La forza delle immagini di guerra
La foto del Cristo di Leopoli
Comunicare la guerra, narrare la guerra oggi, raccontarla nella sua crudeltà e insensatezza non è facile. Le parole che leggiamo, ogni giorno, hanno un peso nella coscienza di ognuno, nell’animo di chi - davanti a queste atroci sofferenze - si trova a decifrare una illogica logica che la guerra reca con sé. Telecamere e commenti ci stanno informando sulla situazione in Ucraina, cogliendo i “particolari” di un “disegno” enorme di morte e distruzione: un piano che sfida l’umanità.
E’ una guerra, questa, soprattutto di immagini. Analizzarle, in fondo, è una maniera per entrare - ancor meglio - in questi giorni di terrore. I media, con il loro peso in una società come questa alle prese con tik tok e facebook, con instagram e altro, ci stanno raccontando sentimenti e prove che il popolo ucraino sta fronteggiando e ciò che risulta più evidente in questo fiume di immagini è quanto i fotogrammi-simbolo siano importanti più di tante parole.
Certo, la comunicazione di guerra, anche in passato, ha viaggiato per immagini. Basterebbe pensare ai fotogrammi cinematografici del nostrano Istituto Luce che hanno descritto la ferocia della Seconda guerra mondiale; oppure, quelle a colori - forti e impressionanti - che le televisioni di tutto il mondo trasmettevano durante il conflitto in Kosovo o in Iraq con il bombardamento del 20 marzo 2003 di Baghdad, la capitale.
Oggi, il presente. Pochi giorni fa - fra le tante immagini che stanno narrando il fronte di guerra - sicuramente una in particolare (non più di tutte, visto che è difficile farne una cernita rappresentativa) non può che colpire il cuore di ogni cristiano e farlo riflettere non poco: la statua del Cristo Salvatore della cattedrale armena di Leopoli viene rimossa e portata al sicuro in un bunker di lamiera, arrangiato. Quattro uomini, con delle funi, si vedono. Incappucciati per il freddo, hanno in mano un uomo nudo: quell’uomo è il Figlio dell’Uomo, il Salvatore.

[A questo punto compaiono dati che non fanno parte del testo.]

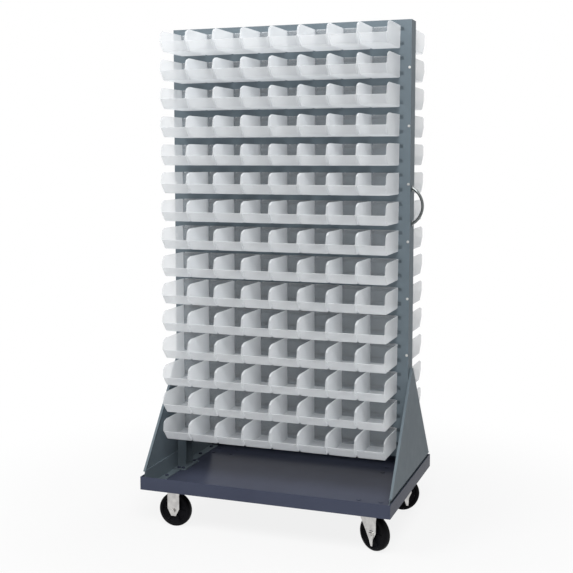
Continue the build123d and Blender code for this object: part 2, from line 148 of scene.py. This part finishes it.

Siamo in Quaresima, la prima domenica di questo cammino è già passata e ancora quattro domeniche ci attendono. Questo scatto fotografico colto a Leopoli ci catapulta, invece, nel clou di questo tempo liturgico, in quei tre giorni in cui rivivremo le ultime ore di Cristo. In tempi passati, nei Primi Vespri della “Domenica di Passione” (quindi il sabato, vigilia della quinta domenica di Quaresima), le croci, le statue e le immagini in chiesa venivano coperte con un velo - di solito viola - per poi essere scoperte nel giorno della Resurrezione, fino al Gloria in Excelsis Deo della Messa della Vigilia Pasquale. Ora è rimasta solamente la tradizione di spogliare gli altari il Venerdì e il Sabato Santo. E’ il silenzio della morte che incombe in attesa della luce della Resurrezione.
Trovarsi di fronte a quello scatto è trovarsi di fronte alla Deposizione. Non ci sono i colori del Pontormo a delineare le figure, ma lo stato d’animo dei “personaggi” è uguale. Manca Maria, la Madre. Ma questo non è rilevante. Le madri in Ucraina sono impegnate con i propri bambini per metterli al riparo: loro hanno i propri figli e verrebbe da scrivere la parola con la “F” maiuscola.
Uomini che portano a riparo Cristo, lo depongono già nel sepolcro, prima del tempo liturgico. Attendono la luce, il terzo giorno in cui risuscitò.